Now, calculate the evidence: \[ P(\text{“spam”}, \text{“money”}, \text{“money”}) = (P(\text{“spam”}, \text{“money”}, \text{“money”} \mid \text{spam}) \times P(\text{spam})) + (P(\text{“spam”}, \text{“money”}, \text{“money”} \mid \text{not spam}) \times P(\text{not spam})) \] \[ P(\text{“spam”}, \text{“money”}, \text{“money”}) = (0.448 \times 0.2) + (0.004 \times 0.8)\] \[ = 0.0896 + 0.0032 = 0.0928 \]

Finally, we compute the posterior probability: \[ P(\text{spam} \mid \text{“spam”}, \text{“money”}, \text{“money”})\] \[ = \frac{P(\text{“spam”}, \text{“money”}, \text{“money”} \mid \text{spam}) \times P(\text{spam})}{P(\text{“spam”}, \text{“money”}, \text{“money”})} \] Then, \[ P(\text{spam} \mid \text{“spam”}, \text{“money”}, \text{“money”})\] \[ = \frac{0.448 \times 0.2}{0.0928} = \frac{0.0896}{0.0928} \approx 0.965 \]

Thus, the posterior probability that the email is spam, given the words “spam”, “money”, and “money”, is approximately 0.965, or 96.5%.

Conclusion
#

In this post, we’ve implemented the Naive Bayes classifier for filtering spam emails and demonstrated how to calculate the posterior probability using Bayes’ Theorem. With this example, you can see how the Naive Bayes classifier applies the prior probability, likelihood of words, and posterior probability to categorize new emails effectively.
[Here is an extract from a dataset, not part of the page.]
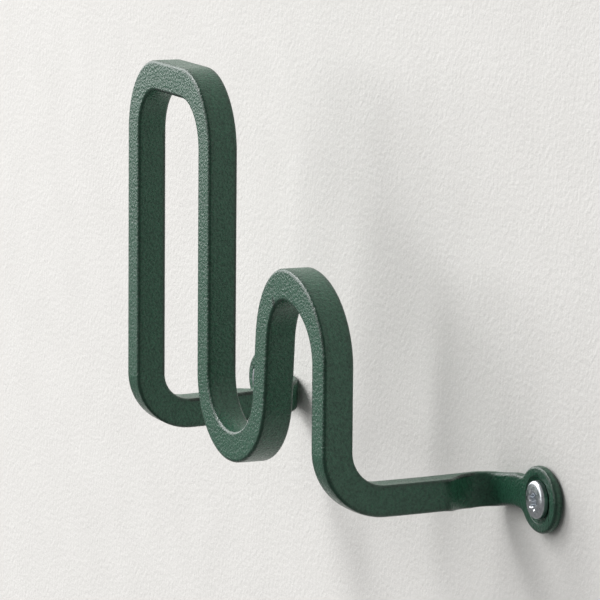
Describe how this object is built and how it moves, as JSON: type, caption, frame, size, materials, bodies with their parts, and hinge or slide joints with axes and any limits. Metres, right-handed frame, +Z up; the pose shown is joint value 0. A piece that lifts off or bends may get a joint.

While Naive Bayes assumes independence between features (in this case, words), which may not always hold in real-life datasets, it still performs well in practice and is computationally efficient. It’s a powerful yet simple tool for many machine learning tasks, such as spam filtering, sentiment analysis, and text classification.

By continually updating our beliefs based on new data (words in emails), the Naive Bayes classifier helps us make informed decisions and efficiently identify spam emails with high accuracy.